### EXERCISE
Your answer should consist only of the lines below from the one with "imported = [obj" through the one with "obj.parent = rigid_bodies[body]", copied exactly.

◇ ◇ ◇ ◇ ◇ ◇ ◇

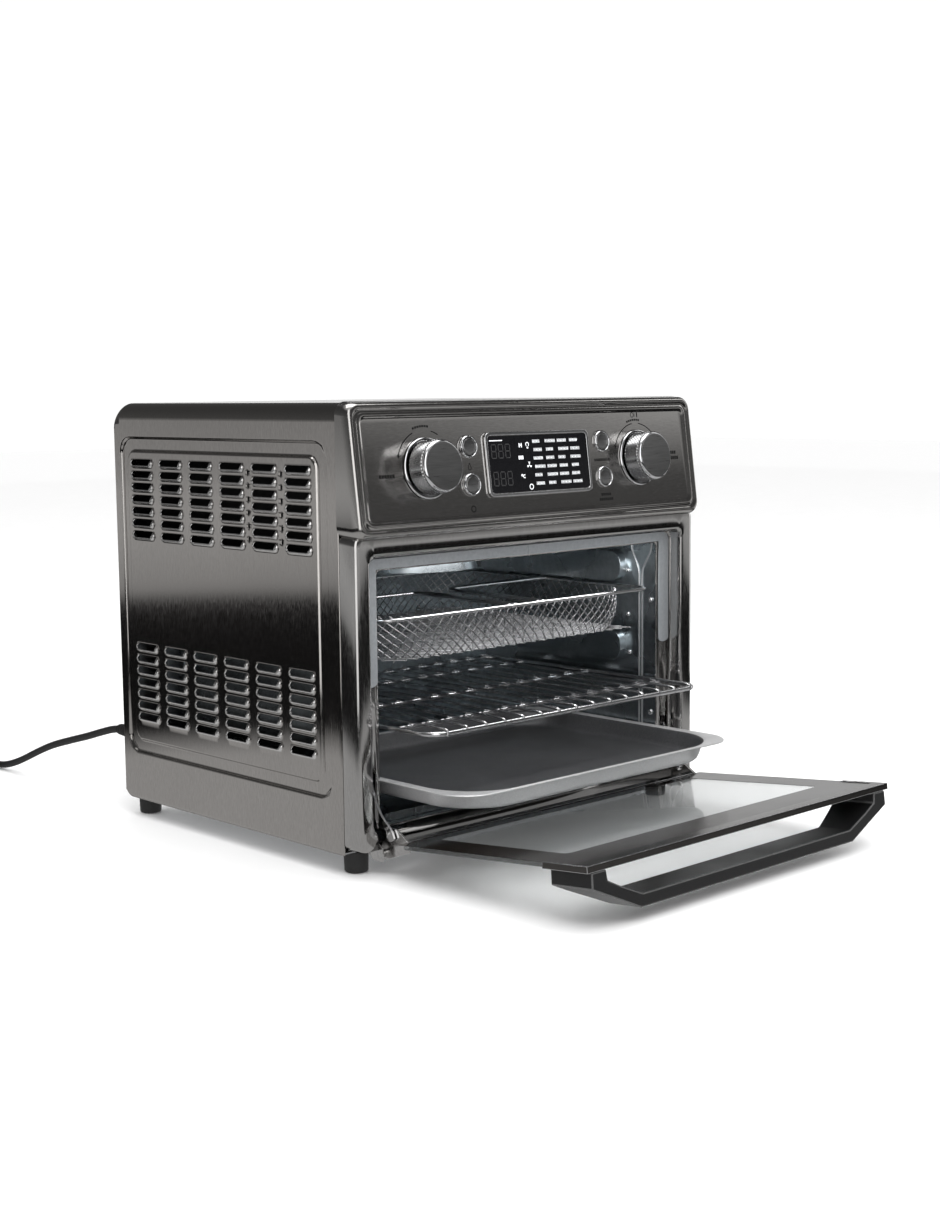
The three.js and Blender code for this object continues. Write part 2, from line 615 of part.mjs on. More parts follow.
// Channel round the free edge, with short returns down both sides.
function doorTopTrim() {
  const [half, end, thick] = [DOOR.halfWidth, DOOR.length, DOOR.thickness];
  const body = join(block(-half, half, end - 12, end, 0, thick),
    ...sides.map(([, s]) => block(s * (half - 3.5), s * half, end - 42, end - 11, 0, thick)));
  return cut(body, block(-half + GAP, half - GAP, 100, end - 0.9, 0.7, 4.3));
}

function doorBottomTrim() {
  const half = DOOR.notchHalfWidth;
  return cut(block(-half, half, 0.7, 11, 0, DOOR.thickness), block(-half - 1, half + 1, 1.5, 20, 0.7, 4.3));
}

// A faceted bow: the front view cut through by the plan view.
function handle() {
  const top = DOOR.thickness + GAP;
  const half = [[157, top], [156, 13], [144, 19], [122, 28.5]];
  const outer = [[124.5, 38], [171.8, 16.7], [171.3, top]];
  const mirrored = (points) => points.map(([x, w]) => [-x, w]).reverse();
  const frontView = alongY(polygon([...half, ...mirrored(half), ...mirrored(outer), ...outer]), 150, 201.6);
  const plan = polygon([
    [-180, 163], [-157, 163], [-124, 171], [124, 171],
    [157, 163], [180, 163], [180, 210], [-180, 210],
  ]);
  return frontView.intersect(alongZ(plan, 0, 60));
}

part('door_glass', doorGlass(), DOOR_GLASS(), door);
part('door_top_trim', doorTopTrim(), POLISHED(), door);
part('door_bottom_trim', doorBottomTrim(), POLISHED(), door);
part('handle', handle(), BLACK_PLASTIC(), door);

// ---------- accessories ----------

function bakingPan() {
  const [half, front, back] = [PAN.halfWidth, PAN.front, PAN.front + PAN.depth];
  const trough = (inset, z0, z1) => loft([
    {
      z: z0,
      points: outline(
        half - 13 - inset, front + PAN.lip + 6 + inset, back - PAN.lip - 6 - inset, PAN.troughCorner - 6),
    },
    {
      z: z1,
      points: outline(half - 8 - inset, front + PAN.lip + inset, back - PAN.lip - inset, PAN.troughCorner),
    },
  ]);
  const flange = alongZ(roundedRectangle(-half, half, front, back, 28), PAN.rim - 1.2, PAN.rim, 5);
  return cut(join(flange, trough(0, PAN.bottom, PAN.rim - 0.5)), trough(1, PAN.bottom + 1, PAN.rim + 1));
}

function wireRack() {
  const { halfWidth: half, front, wire, level } = RACK;
  const back = front + RACK.depth;
  const loop = cut(alongZ(roundedRectangle(-half, half, front, back, 20), level, level + wire, 3),
    alongZ(
      roundedRectangle(-half + wire, half - wire, front + wire, back - wire, 16), level - 5, level + 10, 3));
  const pieces = [loop];
  const pitch = (2 * half - 30) / (RACK.barCount - 1);
  for (let i = 0; i < RACK.barCount; i++) {
    const x = (i - (RACK.barCount - 1) / 2) * pitch;
    pieces.push(block(x - 1.2, x + 1.2, front + 1.5, back - 1.5, level + 2.6, level + 5));
  }
  for (const y of [front + 46, back - 46]) {
    pieces.push(block(-half + 1, half - 1, y - 1.5, y + 1.5, level + 0.4, level + 3.4));
  }
  return join(...pieces);
}

function fryBasket() {
  const { halfWidth: half, front, rim, bottom, wall } = BASKET;
  const back = front + BASKET.depth;
  const tub = (inset, z0, z1) => loft([
    { z: z0, points: outline(half - 17 - inset, front + 12 + inset, back - 12 - inset, 48) },
    { z: z0 + 8, points: outline(half - 11 - inset, front + 6 + inset, back - 6 - inset, 56) },
    { z: z1, points: outline(half - 9 - inset, front + 4 + inset, back - 4 - inset, 60) },
  ]);
  const flange = alongZ(roundedRectangle(-half, half, front, back, 16), rim - 1.6, rim, 4);
  return cut(join(flange, tub(0, bottom, rim - 0.5)), tub(wall, bottom + wall, rim + 1));
}

part('baking_pan', bakingPan(), NON_STICK());
part('wire_rack', wireRack(), POLISHED());
part('fry_basket', fryBasket(), POLISHED());

// ---------- power cord ----------

function cordGland() {
  const outside = CABINET.depth - SHEET - GAP;
  const flange = backRod(8.5, outside + GAP, outside + 3.5, CORD.x, CORD.z);
  const neck = backRod(5, outside - 6, outside + 1, CORD.x, CORD.z);
  const sleeve = backRod(6.6, outside + 3, GLAND_END, CORD.x, CORD.z, 4.4);
  const bore = backRod(CORD.radius + 0.3, outside - 10, GLAND_END + 10, CORD.x, CORD.z);
  return cut(join(flange, neck, sleeve), bore);
}

function roundTube(points, steps, sides) {
  const section = new THREE.Shape().absarc(0, 0, CORD.radius, 0, 2 * Math.PI);
  const path = new THREE.CatmullRomCurve3(points.map((p) => new THREE.Vector3(...p)), false, 'centripetal');
  const circle = new THREE.Shape(section.getSpacedPoints(sides).slice(0, -1));
  return solid(new THREE.ExtrudeGeometry(circle, { steps, extrudePath: path, bevelEnabled: false }));
}

function cordCoil() {
  return moved(ring(COIL.inner, COIL.outer, GAP, COIL.height, 28), COIL.x, COIL.y, 0);
}

// A two-pin plug lying beside the coil, with the short tail that joins it to the coil.
function powerPlug() {
  const { x, y, length, halfWidth, height, pinLength } = PLUG;
  const body = block(x - length, x, y - halfWidth, y + halfWidth, 0.3, height);
  const pins = [-6.35, 6.35].map((offset) =>
    block(
      x - length - pinLength, x - length + 1, y + offset - 0.8, y + offset + 0.8,
      height / 2 - 3.2, height / 2 + 3.2));
  const tailRoute = [[x - 3, y, 8], [x + 6, y, 8.6], [x + 14, y + 0.3, 9.2], [x + 20.5, y + 0.6, 9.6]];
  const tail = roundTube(tailRoute, 6, 8);
  return join(body, tail, ...pins);
}

part('cord_gland', cordGland(), RUBBER());
part('power_cord', roundTube(CORD_ROUTE, 26, 10), RUBBER());
part('cord_coil', cordCoil(), RUBBER());
part('power_plug', powerPlug(), RUBBER());

// ---------- origin at the centre of the footprint, cord left out ----------

const footprint = new THREE.Box3();
const cordNames = ['cord_gland', 'power_cord', 'cord_coil', 'power_plug'];
oven.updateMatrixWorld(true);
oven.traverse((node) => {
  if (node.isMesh && !cordNames.includes(node.name)) footprint.expandByObject(node, true);
});
oven.position.y = -(footprint.min.y + footprint.max.y) / 2;

export default oven;
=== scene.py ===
# Looks for the toaster oven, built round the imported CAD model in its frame, in metres.
# The oven's own places are written in millimetres from the cabinet's middle (x), its front edge (y)
# and the worktop (z), and at() turns them into metres.
import json
from math import cos, pi, radians, sin

import bmesh
import bpy
import numpy as np
from mathutils import Matrix, Vector

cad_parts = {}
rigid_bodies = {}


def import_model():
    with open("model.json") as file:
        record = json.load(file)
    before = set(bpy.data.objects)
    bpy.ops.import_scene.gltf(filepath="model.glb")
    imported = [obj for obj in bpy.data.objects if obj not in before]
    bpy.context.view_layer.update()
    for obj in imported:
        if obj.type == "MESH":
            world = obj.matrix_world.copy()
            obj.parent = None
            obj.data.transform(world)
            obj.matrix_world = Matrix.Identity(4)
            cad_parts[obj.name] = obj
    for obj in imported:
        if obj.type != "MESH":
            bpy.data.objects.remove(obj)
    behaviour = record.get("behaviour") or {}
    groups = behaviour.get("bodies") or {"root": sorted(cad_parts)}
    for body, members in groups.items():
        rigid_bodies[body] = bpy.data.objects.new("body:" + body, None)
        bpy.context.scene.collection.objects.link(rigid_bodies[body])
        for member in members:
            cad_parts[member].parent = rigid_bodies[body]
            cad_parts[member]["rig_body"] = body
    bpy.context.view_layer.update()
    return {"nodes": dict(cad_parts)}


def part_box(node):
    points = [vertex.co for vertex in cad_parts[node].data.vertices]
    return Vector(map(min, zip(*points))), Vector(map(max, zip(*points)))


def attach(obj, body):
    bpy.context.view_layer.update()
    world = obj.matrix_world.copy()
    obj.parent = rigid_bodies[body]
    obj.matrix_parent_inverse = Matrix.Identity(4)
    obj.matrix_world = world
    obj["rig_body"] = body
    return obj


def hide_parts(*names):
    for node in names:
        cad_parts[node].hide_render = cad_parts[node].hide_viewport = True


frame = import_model()
nodes = frame["nodes"]
FRONT_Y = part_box("outer_shell")[0].y
SIDES = (("left", -1), ("right", 1))

# Cabinet
HALF_WIDTH = 192.5
CABINET_LOW, CABINET_TOP = 16.4, 354.7
CABINET_BACK = 297.5
ROLL = 2
ROLL_START = CABINET_BACK - ROLL
ROOF_BEND = 14
SIDE_TOP = CABINET_TOP - ROOF_BEND
SHEET = 0.9
# Front, rear, low and high edges
GROOVE_OUTSIDE = (12.3, 288.3, 56.8, 326.8)
GROOVE_INSIDE = (24.8, 277.3, 68.7, 314.9)
LOUVRE_PITCH = 41.9
LOUVRE_Y = [45.8 + LOUVRE_PITCH * i for i in range(6)]
LOUVRE_Z = [top - 10.02 * j for top in (304.8, 149.5) for j in range(7)]
VENT_HOLES = [(66.7 + LOUVRE_PITCH * i, 301 - 10.4 * j) for i in (0, 1) for j in range(6)]
ARM_SLOT_INSIDE, ARM_SLOT_OUTSIDE, ARM_SLOT_TOP = 164.4, 174.6, 76
SCREW_HEAD_Y = 296.3
# Radius and height, in screw radii
SCREW_PROFILE = ((1, 0), (1, 0.25), (0.86, 0.5), (0.6, 0.62), (0.36, 0.64), (0.24, 0.4))
REAR_SCREWS = ((-178, 30), (178, 30), (-178, 338), (178, 338), (-60, 338), (60, 338), (60, 26), (-60, 26))

# Cavity
WALL_X = 160

# Control fascia, where v is the height up its slope
FASCIA_HALF = 194
SLOPE = radians(7.4)
FACE_FOOT_Y, FACE_FOOT_Z = -24.5, 258
CONTROL = 47  # middle of the dials and the display
KNOB_X = 120.3
BUTTON_X = 75.7
BUTTON_V = (("upper", 61.9), ("lower", 32.8))

# Door, open
TILT = radians(5.7)
DOOR_Y, DOOR_Z = -31.5, 29
ARM_FACE = 165.4

# Mains lead
CORD_D = 6.5
GLAND_X, GLAND_Z = -175, 67.5
ROUTE = [
    (-175, 331.3, 67.5), (-175, 345, 65), (-175, 362, 60.4), (-175, 387, 53.2), (-175, 415, 45.8),
    (-175, 445, 37.4), (-175, 470, 28.6), (-175, 492, 19.8), (-175, 512, 12.2), (-175, 530, 6.8),
    (-175, 542, 4.4), (-175, 550, 3.7), (-175, 562, 3.6), (-175, 575, 3.6),
]
TAIL = [(-224, 614.3, 10.1), (-234, 613.9, 9.8), (-244, 613.4, 9.4), (-254, 613.1, 8.7), (-262, 613, 8.2)]
COIL_X, COIL_Y = -214.4, 575
OUTER_TURN, INNER_TURN = 39.4, 32.7
LOW_TURN, HIGH_TURN = 3.6, 10.2
PLUG_X, PLUG_Y = -262, 613
PIN_SPACING, PIN_HEIGHT = 12.7, 8


def at(x, y, z):
    return Vector((x / 1000, y / 1000 + FRONT_Y, z / 1000))


def smooth(t):
    """An even start and stop between 0 and 1."""
    t = np.clip(t, 0, 1)
    return t * t * (3 - 2 * t)


def new_object(name, data):
    obj = bpy.data.objects.new(name, data)
    bpy.context.scene.collection.objects.link(obj)
    return obj


def node_material(name):
    mat = bpy.data.materials.new(name)
    mat.use_nodes = True
    return mat


# ---- camera ----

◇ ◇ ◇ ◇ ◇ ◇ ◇

### THE COMPLETED TASK
    imported = [obj for obj in bpy.data.objects if obj not in before]
    bpy.context.view_layer.update()
    for obj in imported:
        if obj.type == "MESH":
            world = obj.matrix_world.copy()
            obj.parent = None
            obj.data.transform(world)
            obj.matrix_world = Matrix.Identity(4)
            cad_parts[obj.name] = obj
    for obj in imported:
        if obj.type != "MESH":
            bpy.data.objects.remove(obj)
    behaviour = record.get("behaviour") or {}
    groups = behaviour.get("bodies") or {"root": sorted(cad_parts)}
    for body, members in groups.items():
        rigid_bodies[body] = bpy.data.objects.new("body:" + body, None)
        bpy.context.scene.collection.objects.link(rigid_bodies[body])
        for member in members:
            cad_parts[member].parent = rigid_bodies[body]
            cad_parts[member]["rig_body"] = body
    bpy.context.view_layer.update()
    return {"nodes": dict(cad_parts)}


def part_box(node):
    points = [vertex.co for vertex in cad_parts[node].data.vertices]
    return Vector(map(min, zip(*points))), Vector(map(max, zip(*points)))


def attach(obj, body):
    bpy.context.view_layer.update()
    world = obj.matrix_world.copy()
    obj.parent = rigid_bodies[body]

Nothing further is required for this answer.